Begin

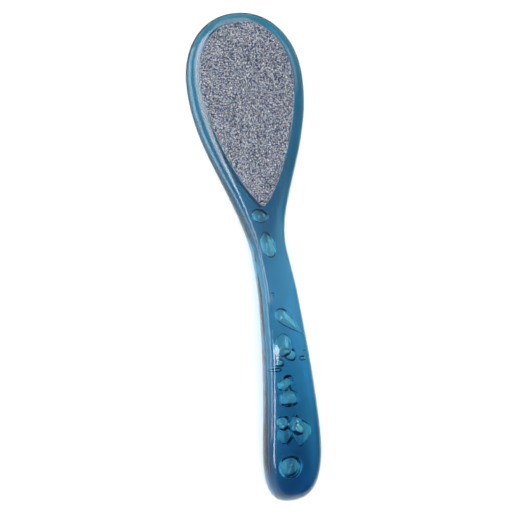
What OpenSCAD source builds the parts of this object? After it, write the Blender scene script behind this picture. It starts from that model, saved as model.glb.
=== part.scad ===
// Foot file: one clear blue moulding, a teardrop paddle on a curved handle, with gas bubbles
// trapped in the handle and a coated abrasive sheet bonded into a shallow pocket on each side.
// It lies on a table with its front sheet up. Y runs from the butt to the head.

/* [Moulding] */
// Length of the moulding from the butt to the head
body_length = 220; // [190:1:250]
// Width of the paddle
paddle_w = 54.6; // [50:0.2:62]
// Distance from the head's end to the widest part of the paddle
head_length = 32; // [28:0.5:38]
// Width of the neck
neck_w = 15.8; // [13:0.2:20]
// Distance from the butt's end to the narrowest part of the neck
neck_y = 112; // [102:0.5:116]
// Width that the handle's sides aim for at the butt, before its end is rounded
butt_w = 31.6; // [27:0.2:38]
// Length of the butt's rounded end
butt_round = 36; // [26:0.5:44]
// Thickness of the moulding at the head
head_t = 5.2; // [4.8:0.1:7]
// Thickness of the moulding at the neck
neck_t = 9; // [8:0.1:11]
// Thickness of the moulding at the butt
butt_t = 13; // [11:0.1:16]

/* [Curve of the handle] */
// Height that the handle steps up behind the paddle
neck_rise = 8; // [0:0.1:10]
// Depth that the handle falls from its crest to the butt
butt_fall = 18; // [10:0.1:22]
// Distance that the paddle's flat faces run on past the sheets' tips
flat_run = 2.3; // [1:0.1:8]

/* [Edges] */
// Width of the rounded rim round the paddle
paddle_edge = 4.4; // [3:0.1:5]
// Width of the rounded edge at the neck
neck_edge = 3; // [2:0.1:4.5]
// Width of the rounded edge at the butt
butt_edge = 5; // [3:0.1:7]
// Height of the crown along the handle's broad faces
handle_crown = 0.5; // [0:0.05:1]

/* [Abrasive sheets] */
// Length of each abrasive sheet
sheet_length = 83.6; // [74:0.2:86]
// Width of each abrasive sheet
sheet_w = 43.6; // [38:0.2:44]
// Distance from the moulding's head end to the sheet's head end
sheet_margin = 4.6; // [4.4:0.1:8]
// Distance from the sheet's head end to its widest part
sheet_head = 29.2; // [22:0.2:32]
// Thickness of the bonding layer under a sheet
adhesive_t = 0.25; // [0.2:0.05:0.4]
// Distance that the bonding layer stays back from the sheet's edge
adhesive_inset = 0.6; // [0.3:0.1:1.5]
// Thickness of a sheet's backing
backing_t = 0.5; // [0.3:0.05:0.7]
// Thickness of the coarse grit coat on the front
coarse_t = 0.6; // [0.4:0.05:0.9]
// Thickness of the fine grit coat on the back
fine_t = 0.4; // [0.3:0.05:0.6]
// Depth of the pocket that each sheet lies in
pocket_depth = 0.9; // [0.6:0.05:1]
// Gap between a sheet and the pocket's wall
pocket_gap = 0.25; // [0.15:0.05:0.5]

/* [Bubbles] */
// Length of the longest bubble in the moulding
bubble_length = 12.4; // [6:0.1:13]

/* [Hidden] */

// Key places along the moulding
paddle_y = body_length - head_length;
sheet_head_y = body_length - sheet_margin;
sheet_wide_y = sheet_head_y - sheet_head;
sheet_tip_y = sheet_head_y - sheet_length;
flat_y = sheet_tip_y - flat_run;

// Exponents that set how full the outlines, the flare, the taper and the rounded edges are
head_power = 2.13;
flare_power = 0.88;
taper_power = 1.36;
butt_power = 2.6;
edge_power = 2.2;
sheet_head_power = 2.22;
sheet_tip_power = 1.5;
sheet_side_power = 1.28;

// The handle's step up ends, and its fall begins, at these shares of the way from paddle to butt
step_end_share = 0.32;
fall_start_share = 0.42;

// Numbers of stations along a side, of steps round an edge, of strips across a face, and of
// steps along each stretch of a sheet's outline
side_steps = 56;
edge_steps = 4;
strips = 4;
outline_steps = 32;

// Every cut runs past the skin by this much
overrun = 1;

function clamp(v) = min(1, max(0, v));
function ease(v) = let(u = clamp(v)) u * u * (3 - 2 * u);
function mix(a, b, v) = a + (b - a) * v;
function arch(v, power) = pow(1 - pow(clamp(v), power), 1 / power);

// 0 at the neck and on the paddle, rising to 1 at the butt
function handle_share(y) = pow(clamp(1 - y / neck_y), taper_power);
// 0 at the neck and on the handle, rising to 1 at the paddle's widest part
function flare_share(y) =
    (1 - cos(180 * pow(clamp((y - neck_y) / (paddle_y - neck_y)), flare_power))) / 2;

function half_width(y) =
    y > paddle_y ? paddle_w / 2 * arch((y - paddle_y) / head_length, head_power)
    : y > neck_y ? mix(neck_w, paddle_w, flare_share(y)) / 2
    : mix(neck_w, butt_w, handle_share(y)) / 2 * arch(1 - y / butt_round, butt_power);

// The paddle is a straight wedge, and the handle swells from it towards the butt
wedge_slope = (neck_t - head_t) / 2 / (body_length - neck_y);
butt_swell = (butt_t - head_t) / 2 - wedge_slope * body_length;
function half_thickness(y) =
    head_t / 2 + wedge_slope * (body_length - y) + butt_swell * handle_share(y);

// Height of the mid-surface over the paddle's mid-plane
function curve(y) =
    let(v = 1 - y / flat_y, fall = clamp((v - fall_start_share) / (1 - fall_start_share)))
        neck_rise * ease(v / step_end_share) - butt_fall * fall * fall;

function edge_width(y) =
    mix(neck_edge, y > neck_y ? paddle_edge : butt_edge, y > neck_y ? flare_share(y) : handle_share(y));

// Stations along a side crowd towards both ends, where the outline turns
function station(i) = let(y = body_length * (1 - cos(180 * i / side_steps)) / 2) [half_width(y), y];
function inward(i) =
    i == 0 ? [0, 1]
    : i == side_steps ? [0, -1]
    : let(d = station(i + 1) - station(i - 1)) [-d[1], d[0]] / norm(d);

// A point of the skin: level runs from -1, the lower face, through 0, the outline, to 1, the upper face
function skin_point(i, level, side) =
    let(
        inset = edge_width(station(i)[1]) * (1 - pow(cos(90 * level), 2 / edge_power)),
        p = station(i) + inset * inward(i),
        rise = half_thickness(p[1]) * pow(sin(90 * abs(level)), 2 / edge_power)
    )
    [side * p[0], p[1], curve(p[1]) + sign(level) * rise];

// A loop round the moulding at one level, up its right side and down its left
loop_size = 2 * side_steps;
function loop(level) = [
    for (j = [0 : loop_size - 1])
        j > side_steps ? skin_point(loop_size - j, level, -1) : skin_point(j, level, 1)
];

// The points between the two edges of a broad face, which is crowned along the handle
function crown(p) =
    handle_crown * ease((flat_y - p[1]) / (flat_y - neck_y)) * ease(2 * p[0] / neck_w);
function face_row(i, way) = let(p = skin_point(i, way, 1)) [
    for (c = [1 : strips - 1])
        let(s = 1 - 2 * c / strips) [p[0] * s, p[1], p[2] + way * crown(p) * (1 - s * s)]
];

skin_points = [
    for (k = [-edge_steps : edge_steps]) each loop(k / edge_steps),
    for (way = [1, -1], i = [1 : side_steps - 1]) each face_row(i, way)
];

// Where the loops and the rows of the broad faces start in that list
top_loop = 2 * edge_steps;
upper_rows = (top_loop + 1) * loop_size;
lower_rows = upper_rows + (side_steps - 1) * (strips - 1);

// Indices across a broad face at one station, from its right edge to its left
function on_loop(k, j) = k * loop_size + j % loop_size;
function across(i, rows, k) = [
    on_loop(k, i),
    for (c = [0 : strips - 2]) rows + (i - 1) * (strips - 1) + c,
    on_loop(k, loop_size - i)
];
function face_skin(rows, k) = [
    for (c = [0 : strips - 1])
        let(a = across(1, rows, k)) [on_loop(k, 0), a[c], a[c + 1]],
    for (i = [1 : side_steps - 2], c = [0 : strips - 1])
        let(a = across(i, rows, k), b = across(i + 1, rows, k))
            each [[a[c], b[c], b[c + 1]], [a[c], b[c + 1], a[c + 1]]],
    for (c = [0 : strips - 1])
        let(a = across(side_steps - 1, rows, k)) [on_loop(k, side_steps), a[c + 1], a[c]]
];
function turned(faces) = [for (f = faces) [f[0], f[2], f[1]]];
skin_faces = [
    for (k = [0 : top_loop - 1], j = [0 : loop_size - 1])
        each [
            [on_loop(k, j), on_loop(k + 1, j), on_loop(k + 1, j + 1)],
            [on_loop(k, j), on_loop(k + 1, j + 1), on_loop(k, j + 1)]
        ],
    each turned(face_skin(upper_rows, top_loop)),
    each face_skin(lower_rows, 0)
];

// Laid on a table, the moulding rests on the back sheet's head end and on the butt
back_proud = adhesive_t + backing_t + fine_t - pocket_depth;
head_foot = [0, sheet_head_y, -half_thickness(sheet_head_y) - back_proud];
rest_angle = max([
    for (p = skin_points)
        if (p[1] < neck_y) atan((head_foot[2] - p[2]) / (head_foot[1] - p[1]))
]);
function laid(p) = [
    p[0],
    p[1] * cos(rest_angle) + p[2] * sin(rest_angle),
    p[2] * cos(rest_angle) - p[1] * sin(rest_angle)
];
laid_y = [for (p = skin_points) laid(p)[1]];

// Half of a sheet's outline, from its tip to its head end
function sheet_half_width(y) = sheet_w / 2 * (
    y > sheet_wide_y ? arch((y - sheet_wide_y) / sheet_head, sheet_head_power)
    : pow(1 - pow(clamp((sheet_wide_y - y) / (sheet_wide_y - sheet_tip_y)), sheet_tip_power), 1 / sheet_side_power)
);
sheet_half = [
    for (i = [0 : 2 * outline_steps])
        let(y = sheet_tip_y + sheet_length * (1 - cos(90 * i / outline_steps)) / 2) [sheet_half_width(y), y]
];
sheet_outline = [
    each sheet_half,
    for (i = [2 * outline_steps - 1 : -1 : 1]) [-sheet_half[i][0], sheet_half[i][1]]
];

// A flat layer with a sheet's outline, grown by a margin
module layer(thickness, margin) {
    linear_extrude(thickness)
        offset(delta = margin)
            polygon(sheet_outline);
}

// Sets the upper (1) or the lower (-1) face of the paddle as the plane that its children stand on
module on_face(way) {
    translate([0, paddle_y, way * half_thickness(paddle_y)])
        rotate([-way * atan(wedge_slope), 0, 0])
            mirror([0, 0, way < 0 ? 1 : 0])
                translate([0, -paddle_y, -pocket_depth])
                    children();
}

// Lays everything on the table, with the middle of its length at the origin
module on_table() {
    translate([0, -(min(laid_y) + max(laid_y)) / 2, -laid(head_foot)[2]])
        rotate([-rest_angle, 0, 0])
            children();
}

// Each bubble as shares: its place along the moulding, across its half width and up its half
// thickness, then its length and width against the longest bubble, and its height against the
// thickness there. Last is its turn in degrees, seen from above
bubble_shares = [
    [0.580, -0.15, 0.10, 0.50, 0.65, 0.40, -31],
    [0.518, -0.05, 0.05, 1.00, 0.53, 0.46, 9],
    [0.373, -0.04, 0.15, 0.66, 0.48, 0.42, 19],
    [0.344, 0.54, 0.25, 0.12, 0.65, 0.14, -38],
    [0.315, -0.17, 0.36, 0.85, 0.64, 0.30, -12],
    [0.295, 0.19, -0.35, 0.48, 0.45, 0.32, 30],
    [0.285, 0.62, 0.10, 0.18, 0.25, 0.20, 0],
    [0.281, -0.38, 0.30, 0.31, 0.36, 0.30, 0],
    [0.239, -0.17, 0.12, 0.51, 0.63, 0.44, 34],
    [0.209, -0.07, 0.00, 0.64, 0.72, 0.50, 0],
    [0.162, -0.38, 0.42, 0.56, 0.49, 0.36, 0],
    [0.154, 0.12, 0.40, 0.79, 0.48, 0.38, 14],
    [0.139, -0.33, -0.42, 0.73, 0.61, 0.34, 10],
    [0.139, 0.33, -0.42, 0.92, 0.69, 0.34, -10],
    [0.073, -0.12, 0.05, 0.89, 0.89, 0.62, 0]
];

module bubbles() {
    for (b = bubble_shares)
        let(y = b[0] * body_length, size = [b[4] * bubble_length, b[3] * bubble_length])
            translate([b[1] * half_width(y), y, curve(y) + b[2] * half_thickness(y)])
                rotate([0, 0, b[6]])
                    scale([size[0] / 2, size[1] / 2, b[5] * half_thickness(y)])
                        sphere(r = 1, $fn = 32);
}

module handle_body() {
    color([0.10, 0.42, 0.62])
        difference() {
            polyhedron(skin_points, skin_faces);
            for (way = [1, -1])
                on_face(way)
                    layer(pocket_depth + overrun, pocket_gap);
            bubbles();
        }
}

module adhesive(way) {
    color([0.80, 0.80, 0.72])
        on_face(way)
            layer(adhesive_t, -adhesive_inset);
}

module backing(way) {
    color([0.55, 0.50, 0.45])
        on_face(way)
            translate([0, 0, adhesive_t])
                layer(backing_t, 0);
}

module grit(way, thickness) {
    color([0.62, 0.60, 0.62])
        on_face(way)
            translate([0, 0, adhesive_t + backing_t])
                layer(thickness, 0);
}

on_table() handle_body();
on_table() adhesive(1);  // front_adhesive
on_table() backing(1);  // front_backing
on_table() grit(1, coarse_t);  // front_grit
on_table() adhesive(-1);  // back_adhesive
on_table() backing(-1);  // back_backing
on_table() grit(-1, fine_t);  // back_grit
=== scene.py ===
"""A foot file: a clear blue moulding with gas bubbles, and an abrasive sheet on each face of its paddle."""

import math
import random

import bmesh
import bpy
from bpy.props import FloatProperty, FloatVectorProperty, IntProperty, PointerProperty
from mathutils import Matrix, Vector, noise
from mathutils.bvhtree import BVHTree
from mathutils.interpolate import poly_3d_calc


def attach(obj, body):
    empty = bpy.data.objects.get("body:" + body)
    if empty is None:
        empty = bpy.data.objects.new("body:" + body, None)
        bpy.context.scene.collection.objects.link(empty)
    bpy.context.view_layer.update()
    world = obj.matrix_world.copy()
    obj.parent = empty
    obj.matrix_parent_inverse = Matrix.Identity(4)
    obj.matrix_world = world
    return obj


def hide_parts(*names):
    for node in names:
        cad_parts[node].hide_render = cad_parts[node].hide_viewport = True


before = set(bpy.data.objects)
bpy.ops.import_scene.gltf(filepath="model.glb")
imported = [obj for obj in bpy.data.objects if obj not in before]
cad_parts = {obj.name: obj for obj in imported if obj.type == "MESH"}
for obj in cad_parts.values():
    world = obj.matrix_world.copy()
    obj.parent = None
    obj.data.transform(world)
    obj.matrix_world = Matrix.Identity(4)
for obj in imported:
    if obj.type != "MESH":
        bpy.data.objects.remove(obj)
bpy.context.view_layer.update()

bl_info = {
    "name": "Foot file",
    "version": (1, 0, 0),
    "blender": (4, 5, 0),
    "location": "View3D > Sidebar > Foot file",
    "description": "Models a clear blue foot file with trapped bubbles and two abrasive sheets",
    "category": "Add Mesh",
}

# Exponents that set how full the outlines, the flare, the taper and the rounded edges are
HEAD_POWER = 2.13
FLARE_POWER = 0.88
TAPER_POWER = 1.36
BUTT_POWER = 2.6
EDGE_POWER = 2.2
SHEET_HEAD_POWER = 2.22
SHEET_TIP_POWER = 1.5
SHEET_SIDE_POWER = 1.28

# Where the underside's narrower edges begin, and over what length they come in
UNDER_START = 0.02
UNDER_REACH = 0.03

# Shares of the way from paddle to butt where the handle's step ends and its fall begins
STEP_END_SHARE = 0.32
FALL_START_SHARE = 0.42

# Steps, as shares of the moulding's and of a sheet's outline, over which its direction is measured
OUTLINE_STEP = 1 / 500
SHEET_STEP = 1 / 2000

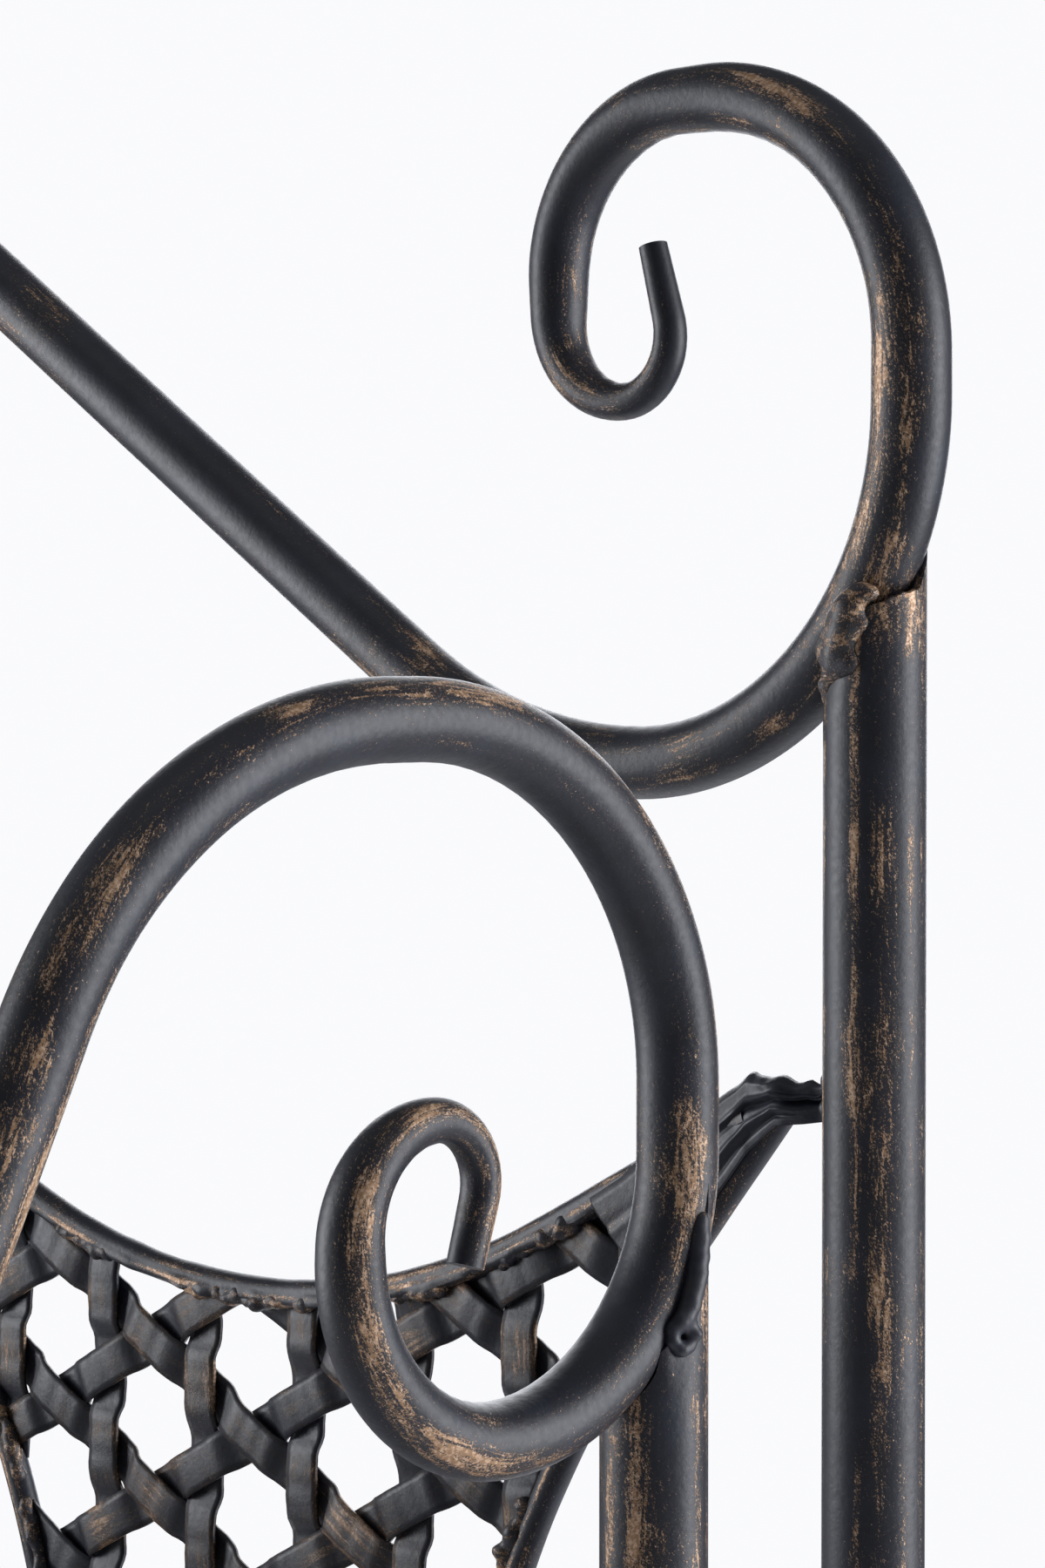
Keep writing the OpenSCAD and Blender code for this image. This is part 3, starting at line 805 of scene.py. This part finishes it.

End

● **Required task**: Restate exactly the records above from their first line through the line that holds "to the head.", please, including both and leaving out all others.

● **Full answer**:
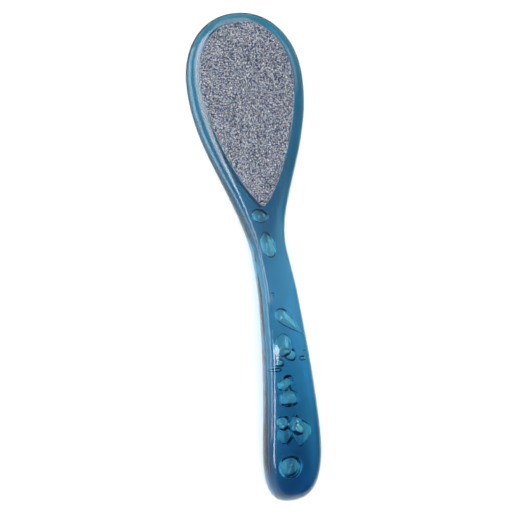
What OpenSCAD source builds the parts of this object? After it, write the Blender scene script behind this picture. It starts from that model, saved as model.glb.
=== part.scad ===
// Foot file: one clear blue moulding, a teardrop paddle on a curved handle, with gas bubbles
// trapped in the handle and a coated abrasive sheet bonded into a shallow pocket on each side.
// It lies on a table with its front sheet up. Y runs from the butt to the head.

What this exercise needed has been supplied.